Create it with kubectl and verify that they are running on all nodes with -o wide.

Now its time to test those individually. I used netcat to test our echo server

Configure the nodes with your own on premise load balancer. Description on how to configure vendor specific load balancer is out of scope of this write-up. However, we could test this with your own external Nginx load balancer.

Setting up Nginx TCP load balancer (Optional)

A Good set of instructions on how to setup your own Ngnix TCP load balancer from Nginx official documentation is available [2].

I will setting up host lb.example.com to act as our load balancer with Nginx.
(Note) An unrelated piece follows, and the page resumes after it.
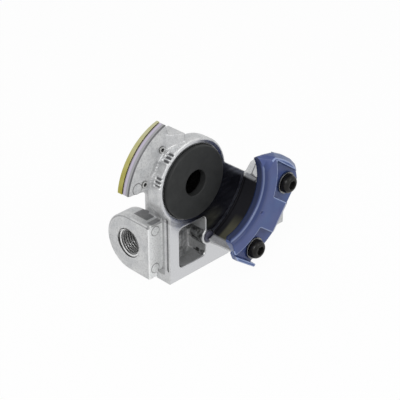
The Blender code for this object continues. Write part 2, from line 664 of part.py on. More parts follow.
def build_guide_fasteners(screw_material, washer_material):
    """Button head screw and washer at each end of the guide."""
    washer_low = at_depth(GUIDE_PAD_DEPTH) - SEAT_GAP - WASHER_THICK
    head_base = washer_low - SEAT_GAP
    head_top = head_base - SCREW_HEAD_LEN
    tip = at_depth(GUIDE_PAD_DEPTH) + SCREW_SHANK_LEN - 2 * SEAT_GAP
    rim = SCREW_HEAD_LEN / 8
    dome_r = SCREW_HEAD_R - SCREW_HEAD_TOP_R
    hole = SCREW_R + SEAT_GAP
    for name, spot in zip(("upper", "lower"), uv_outline(SCREW_SPOTS_UV)):
        ring = [(hole, washer_low), (WASHER_R, washer_low), (WASHER_R, washer_low + WASHER_THICK),
                (hole, washer_low + WASHER_THICK)]
        smooth(turned("guide_washer_" + name, ring, spot, "Y", washer_material, steps=24))
        profile = [(0.0, head_top)]
        for turn in (0.0, 22.5, 45.0, 67.5, 90.0):
            angle = math.radians(turn)
            profile.append((SCREW_HEAD_TOP_R + dome_r * math.sin(angle),
                            head_base - rim - (SCREW_HEAD_LEN - rim) * math.cos(angle)))
        profile += [(SCREW_HEAD_R, head_base), (SCREW_R, head_base), (SCREW_R, tip - SCREW_R / 4),
                    (SCREW_R * 0.75, tip), (0.0, tip)]
        screw = turned("guide_screw_" + name, profile, spot, "Y", screw_material, steps=24)
        socket = hexagon(spot, HEX_SOCKET_R)
        cut(screw, prism("socket", socket, head_top - MM, head_top + HEX_SOCKET_DEPTH, "Y"))
        smooth(screw)


# Wear plate and its rivets
def wear_plate_thickness(share):
    """Thickness of the plate at a share of its length, from the upper end down."""
    straight = WEAR_PLATE_THICK_UPPER + (WEAR_PLATE_THICK_LOWER - WEAR_PLATE_THICK_UPPER) * share
    middle = (WEAR_PLATE_THICK_UPPER + WEAR_PLATE_THICK_LOWER) / 2
    return straight + (WEAR_PLATE_THICK_MIDDLE - middle) * math.sin(math.pi * share) ** 0.5


def build_wear_plate(material):
    """Curved plate on the flange's back, thickest at its middle."""
    steps = 22
    outline = flange_outline(CUP_R + SEAT_GAP, steps)
    front = at_depth(FLANGE_REAR) + SEAT_GAP
    data = bmesh.new()
    sections = []
    for i in range(steps + 1):
        share = i / steps
        far = outline[i]
        near = outline[-1 - i]
        back = front + wear_plate_thickness(share)
        corners = [(near, front), (far, front), (far, back), (near, back)]
        sections.append([data.verts.new((p[0], y, p[1])) for p, y in corners])
    for first, second in zip(sections, sections[1:]):
        for k in range(4):
            j = (k + 1) % 4
            data.faces.new((first[k], first[j], second[j], second[k]))
    data.faces.new(list(reversed(sections[0])))
    data.faces.new(sections[-1])
    plate = make_object("wear_plate", data, material)
    for name, angle, from_cup in RIVETS:
        spot = polar_point(CUP_R + from_cup, angle)
        cut(plate, rod("rivet_hole", RIVET_R + SEAT_GAP, front - MM, front + 2 * WEAR_PLATE_THICK_MIDDLE,
                       spot, "Y", steps=16))
    smooth(plate)


def build_rivets(material):
    """Rivets through the flange and the wear plate, headed on both sides."""
    for name, angle, from_cup in RIVETS:
        spot = polar_point(CUP_R + from_cup, angle)
        share = (angle - FLANGE_START) / (FLANGE_END - FLANGE_START)
        front = at_depth(FLANGE_FRONT) - SEAT_GAP
        back = at_depth(FLANGE_REAR) + SEAT_GAP + wear_plate_thickness(share) + 3 * SEAT_GAP
        profile = [
            (0.0, front - RIVET_HEAD_THICK + RIVET_DIMPLE_R / 2), (RIVET_DIMPLE_R, front - RIVET_HEAD_THICK),
            (RIVET_HEAD_R - RIVET_HEAD_THICK / 2, front - RIVET_HEAD_THICK), (RIVET_HEAD_R, front),
            (RIVET_R, front), (RIVET_R, back), (RIVET_HEAD_R, back),
            (RIVET_HEAD_R - RIVET_HEAD_THICK / 2, back + RIVET_HEAD_THICK), (0.0, back + RIVET_HEAD_THICK),
        ]
        smooth(turned("wear_plate_rivet_" + name, profile, spot, "Y", material, steps=16))


def build_stop_pin(material):
    """Hardened pin at the end of the slot."""
    edge = STOP_PIN_R * 0.1
    front = at_depth(-STOP_PIN_PROUD)
    profile = [(0.0, front), (STOP_PIN_R - edge, front), (STOP_PIN_R, front + edge),
               (STOP_PIN_R, at_depth(STOP_PIN_LEN)), (0.0, at_depth(STOP_PIN_LEN))]
    smooth(turned("stop_pin", profile, (STOP_PIN_X, STOP_PIN_Z), "Y", material, steps=24))


# Sealing ring, its carrier and the valve
def build_seal_group(rubber, carrier_material, parent):
    """The pieces that are pushed in together when two heads are coupled."""
    face = -SEAL_PROUD
    back = CARRIER_FRONT - SEAT_GAP
    skirt = CARRIER_FRONT + CARRIER_FLANGE_THICK
    round_edge = 0.8 * MM
    skirt_r = CARRIER_FLANGE_R + SEAT_GAP
    outer = arc_points((SEAL_R - round_edge, face + round_edge), round_edge, -90.0, 0.0, 3)
    profile = [(SEAL_HOLE_R, face + round_edge / 2), (SEAL_HOLE_R + round_edge / 2, face)] + outer
    profile += [(SEAL_R, skirt), (skirt_r, skirt), (skirt_r, back), (SEAL_HOLE_R, back)]
    ring = seal_turned("sealing_ring", profile, rubber)
    rear = CARRIER_REAR
    groove = O_RING_GROOVE_FRONT
    groove_end = groove + 2 * (O_RING_SECTION_R + SEAT_GAP)
    groove_r = CARRIER_R - O_RING_GROOVE_DEPTH
    profile = [
        (CARRIER_BORE_R, CARRIER_FRONT), (CARRIER_FLANGE_R, CARRIER_FRONT), (CARRIER_FLANGE_R, skirt),
        (CARRIER_R, skirt), (CARRIER_R, groove), (groove_r, groove), (groove_r, groove_end),
        (CARRIER_R, groove_end), (CARRIER_R, rear), (CARRIER_SEAT_HOLE_R, rear),
        (CARRIER_SEAT_HOLE_R, CARRIER_SEAT_FRONT), (CARRIER_BORE_R, CARRIER_SEAT_FRONT),
    ]
    carrier = seal_turned("seal_carrier", profile, carrier_material, steps=36)
    middle = groove + O_RING_SECTION_R + SEAT_GAP
    section = arc_points((groove_r + SEAT_GAP + O_RING_SECTION_R, middle), O_RING_SECTION_R, 0.0, 315.0, 7)
    o_ring = seal_turned("carrier_o_ring", section, rubber, steps=32)
    for piece in (ring, carrier, o_ring):
        smooth(piece)
        piece.parent = parent


def build_spring(material):
    """Coil spring with closed ends between the carrier and its seat."""
    radius = (SPRING_SEAT_IN_R + SEAT_GAP + CARRIER_R) / 2
    low = CARRIER_REAR + SEAT_GAP + SPRING_WIRE_R
    high = SPRING_SEAT_FRONT - SEAT_GAP - SPRING_WIRE_R
    steps = int(SPRING_TURNS * 18)
    sides = 6
    data = bmesh.new()
    rings = []
    for i in range(steps + 1):
        share = i / steps
        turn = share * SPRING_TURNS * 2 * math.pi
        rise = low + (high - low) * share
        out = Vector((math.cos(turn), 0.0, math.sin(turn)))
        middle = out * radius + Vector((0.0, at_depth(rise), SEAL_AXIS_Z))
        ring = []
        for k in range(sides):
            angle = 2 * math.pi * k / sides
            offset = out * math.cos(angle) + Vector((0.0, math.sin(angle), 0.0))
            ring.append(data.verts.new(middle + offset * SPRING_WIRE_R))
        rings.append(ring)
    for first, second in zip(rings, rings[1:]):
        for k in range(sides):
            j = (k + 1) % sides
            data.faces.new((first[k], first[j], second[j], second[k]))
    data.faces.new(list(reversed(rings[0])))
    data.faces.new(rings[-1])
    smooth(make_object("carrier_spring", data, material), 60.0)


def build_valve(bright_steel, dark_steel, brass, rubber):
    """Fixed valve: post, spring seat, rubber disc, cap, lock washer and screw."""
    foot = POST_FOOT_FRONT
    hole = VALVE_SCREW_R + SEAT_GAP
    foot_r = BORE_R - SEAT_GAP
    seal = VALVE_SEAL_FRONT
    profile = [
        (hole, seal), (POST_TIP_R, seal), (POST_TIP_R, seal + VALVE_SEAL_THICK + SEAT_GAP),
        (POST_R, seal + VALVE_SEAL_THICK + SEAT_GAP), (POST_R, foot), (foot_r, foot),
        (foot_r, foot + POST_FOOT_THICK), (hole, foot + POST_FOOT_THICK),
    ]
    smooth(seal_turned("valve_post", profile, brass, steps=32))
    seat = SPRING_SEAT_FRONT
    seat_end = seat + SPRING_SEAT_THICK
    ring = [(SPRING_SEAT_IN_R, seat), (foot_r, seat), (foot_r, seat_end), (SPRING_SEAT_IN_R, seat_end)]
    smooth(seal_turned("spring_seat", ring, bright_steel, steps=32))
    inner = POST_TIP_R + SEAT_GAP
    seal_end = seal + VALVE_SEAL_THICK
    disc = [(inner, seal), (VALVE_R, seal), (VALVE_R, seal_end), (inner, seal_end)]
    smooth(seal_turned("valve_seal", disc, rubber, steps=28))
    cap = VALVE_CAP_FRONT
    cap_end = cap + VALVE_CAP_THICK
    edge = VALVE_CAP_THICK / 3
    plate = [(hole, cap), (VALVE_R - edge, cap), (VALVE_R, cap + edge), (VALVE_R, cap_end), (hole, cap_end)]
    smooth(seal_turned("valve_cap", plate, dark_steel, steps=28))
    washer = LOCK_WASHER_FRONT
    washer_end = washer + LOCK_WASHER_THICK
    ring = [(hole, washer), (LOCK_WASHER_R, washer), (LOCK_WASHER_R, washer_end), (hole, washer_end)]
    smooth(seal_turned("valve_lock_washer", ring, dark_steel, steps=20))
    base = washer - SEAT_GAP
    top = base - VALVE_SCREW_HEAD_LEN
    tip = CHAMBER_FLOOR + VALVE_SCREW_GRIP
    profile = [(0.0, top), (VALVE_SCREW_HEAD_R - edge, top), (VALVE_SCREW_HEAD_R, top + edge),
               (VALVE_SCREW_HEAD_R, base), (VALVE_SCREW_R, base), (VALVE_SCREW_R, tip), (0.0, tip)]
    screw = seal_turned("valve_screw", profile, dark_steel, steps=20)
    socket = hexagon((0.0, SEAL_AXIS_Z), VALVE_SCREW_R)
    cut(screw, prism("socket", socket, at_depth(top) - MM, at_depth(top) + VALVE_SCREW_HEAD_LEN / 2, "Y"))
    smooth(screw)


def remove_old_objects():
    for piece in list(bpy.data.objects):
        bpy.data.objects.remove(piece)


def main():
    remove_old_objects()
    cast_aluminium = make_material("cast_aluminium", (0.62, 0.62, 0.63), 0.42, 1.0)
    blue_paint = make_material("blue_paint", (0.06, 0.09, 0.24), 0.38)
    black_rubber = make_material("black_rubber", (0.03, 0.03, 0.03), 0.6)
    yellow_zinc = make_material("yellow_zinc", (0.62, 0.55, 0.25), 0.3, 1.0)
    black_steel = make_material("black_steel", (0.02, 0.02, 0.02), 0.4, 0.7)
    bright_steel = make_material("bright_steel", (0.5, 0.5, 0.5), 0.3, 1.0)
    dark_steel = make_material("dark_steel", (0.12, 0.12, 0.12), 0.35, 1.0)
    brass = make_material("brass", (0.7, 0.5, 0.2), 0.3, 1.0)
    build_body(cast_aluminium)
    build_guide(blue_paint)
    build_guide_fasteners(black_steel, bright_steel)
    build_wear_plate(yellow_zinc)
    build_rivets(bright_steel)
    build_stop_pin(bright_steel)
    push_axis = bpy.data.objects.new("seal_push_axis", None)
    bpy.context.collection.objects.link(push_axis)
    push_axis.location = (0.0, FACE_Y, SEAL_AXIS_Z)
    bpy.context.view_layer.update()
    build_seal_group(black_rubber, dark_steel, push_axis)
    for piece in push_axis.children:
        piece.matrix_parent_inverse = Matrix.Translation(-push_axis.location)
    build_spring(bright_steel)
    build_valve(bright_steel, dark_steel, brass, black_rubber)


main()
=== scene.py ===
import math

import bmesh
import bpy
import numpy
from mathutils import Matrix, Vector


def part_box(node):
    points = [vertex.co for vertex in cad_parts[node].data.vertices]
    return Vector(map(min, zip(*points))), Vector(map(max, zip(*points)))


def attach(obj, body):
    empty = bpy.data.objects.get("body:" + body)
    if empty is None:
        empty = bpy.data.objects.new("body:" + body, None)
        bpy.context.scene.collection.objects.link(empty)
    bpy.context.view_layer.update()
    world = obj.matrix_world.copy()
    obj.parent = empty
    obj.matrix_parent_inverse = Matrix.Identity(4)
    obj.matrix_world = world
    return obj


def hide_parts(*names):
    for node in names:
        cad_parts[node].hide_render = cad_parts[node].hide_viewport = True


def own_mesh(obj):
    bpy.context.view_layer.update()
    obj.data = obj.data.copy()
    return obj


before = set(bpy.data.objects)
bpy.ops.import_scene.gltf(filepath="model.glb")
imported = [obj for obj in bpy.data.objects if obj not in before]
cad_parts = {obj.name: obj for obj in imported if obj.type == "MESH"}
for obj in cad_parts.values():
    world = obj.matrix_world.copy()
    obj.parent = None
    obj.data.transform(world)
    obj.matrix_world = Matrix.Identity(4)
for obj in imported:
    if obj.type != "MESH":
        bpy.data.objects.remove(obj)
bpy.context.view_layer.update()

# The head is a pressure die casting in aluminium alloy: hose port, open foot, valve chamber,
# cup, flange and arm in one piece, with soft edges and a fine cast skin. The contact face,
# the flange's rim and the slot's wall are machined afterwards.
MM = 0.001
CONTACT_Y = -25.8 * MM
SEAL_AXIS = (0.0, 54.4 * MM)
CUP_R = 23.4 * MM
CUP_SIDE_X = CUP_R / 3
RIM_CENTRE = (0.0, 51.8 * MM)
RIM_R = 38.2 * MM
RIM_FRONT_Y = -19.3 * MM
FLANGE_FOOT_Z = 55.0 * MM
SLOT_WALL_R = 39.0 * MM
SLOT_DEPTH = 17.0 * MM
ARM_TURN = math.radians(-36.5)
PORT_AXIS = (0.0, 16.5 * MM)
PORT_MOUTH_X = -21.9 * MM
PORT_BLOCK_R = 16.1 * MM
PORT_BLOCK_END_X = -9.0 * MM
PORT_BORE_R = 8.3 * MM
BLOCK_SIDE_Y = -15.5 * MM
PIN_MARKS = (
    ((-17.6 * MM, 6.2 * MM), BLOCK_SIDE_Y, 2.6 * MM),
    ((-17.0 * MM, 28.3 * MM), BLOCK_SIDE_Y, 2.6 * MM),
    ((-31.5 * MM, 60.0 * MM), RIM_FRONT_Y, 2.85 * MM),
)
CAST_GRID = 0.4 * MM
CAST_PASSES = 4
CAST_TRIANGLES = 190000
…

Note: We will be using Nginx stream and if you want to use open source Nginx and not Nginx Plus, then you might have to compile your own Nginx with -with-stream option which I did.

Here is my Nginx conf file which I used for testing this. I just defined the kubernetes node’s FQDN names as steam backends.

source: https://gist.github.com/maniankara/83ec55008a95884474e9e048ee770322

After Nginx is running successfully, lets test it.

I have configured nginx to use round-robin and as you can see, every time a new connection ends up to a different host/container. Also note the container hostname is same as the node hostname this is due to the hostNetwork.

Drawbacks

As we discussed already, defining hostNetwork reserves the host’s port(s) for all the containers running in the pod.
Load balancer should not be a single point of failure, for our nginx case, it is.
Also, every time a new node is added or removed to the kubernetes cluster, the load balancer should be updated as a separate additional step.

Troubleshooting tips

kubectl logs <tcp server pod>: Ensure that tcp server started successfully.
kubectl describe ds tcp-server-ds: To check problems with the daemonSet.

Conclusion

This way, one could set up a kubernetes cluster to Ingress-Egress TCP connections routing from/to outside of the cluster. As discussed above, there are definitely ways to improve but if you are on-premise this is something you could do.